Third, a renewed Christianity should be moralistic but also holistic. Simply put Douthat wants us to practice what we preach. Touting the sanctity of marriage while getting divorced at the same time doesn’t advance our case or our credibility.
Fourth, a renewed Christianity should be oriented toward sanctity and beauty. It’s as Francis Schaeffer argued in Two Contents, Two Realities. When the gospel is taken seriously, holiness and beauty are the most visible byproducts.
I hope that in this review I’ve painted a picture of a book that is fascinating, insightful, and very worth reading, for BR is all those things and more. If at the same time I’ve painted a picture that feels somewhat incomplete that would be appropriate, too. It’s not that Douthat’s pieces don’t fit together; it’s more as if some of his pieces are missing. His stress on the primacy of good theology is welcome. His emphasis that good religion is never just a private and personal matter but always has social and cultural consequences is equally welcome. What’s missing is the link between the two: how my theology should inform my involvement in my culture.

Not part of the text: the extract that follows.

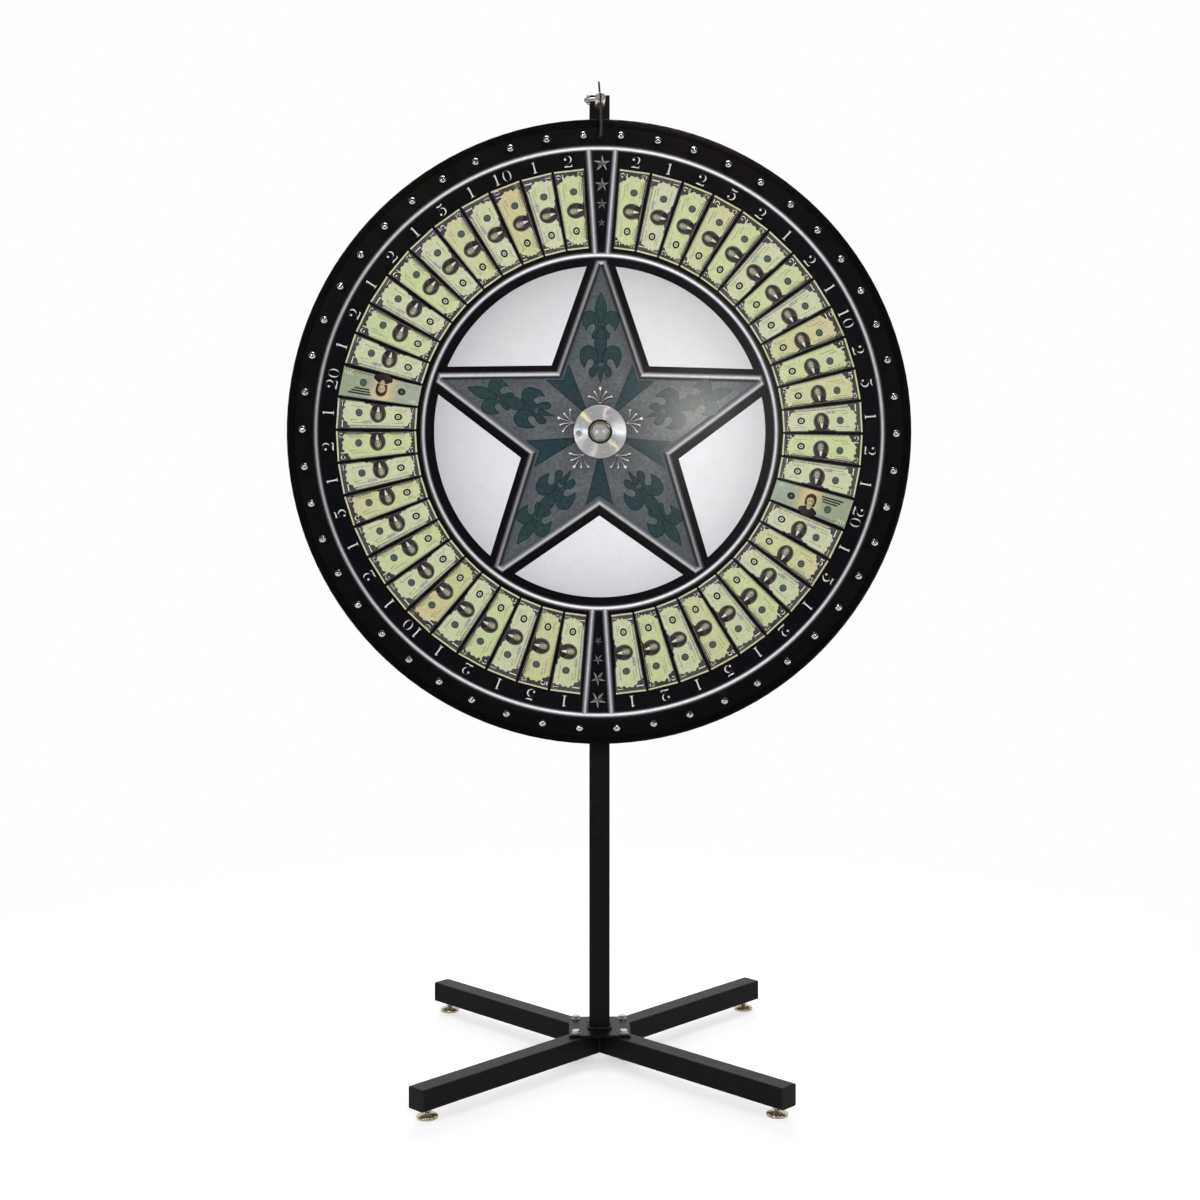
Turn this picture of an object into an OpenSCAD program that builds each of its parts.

Brahe needed Kepler to take his observations and deduce the three laws of planetary motion from them. Once they were properly understood, his observations became very useful indeed. So, too, Douthat needs a Kepler to tie his observations to the theology that will renew the church and guide it in being salt and light in our culture. Just as Brahe’s partnership with Kepler was brought about by a clash of paradigms, so too the century Douthat reviews in BR has been dominated by the clash of modernism and post-modernism. The neo-orthodox theologians he admires twisted the gospel to fit modernism and in so doing briefly won the mid-20th century cultural high ground, only to find that the culture changed around them and they were no longer relevant.
What kind of theology can avoid this dilemma? That would be an excellent topic for another book. Douthat and I share a fondness for CS Lewis. Let’s give him the last word.
“All that is not eternal is eternally out of date.”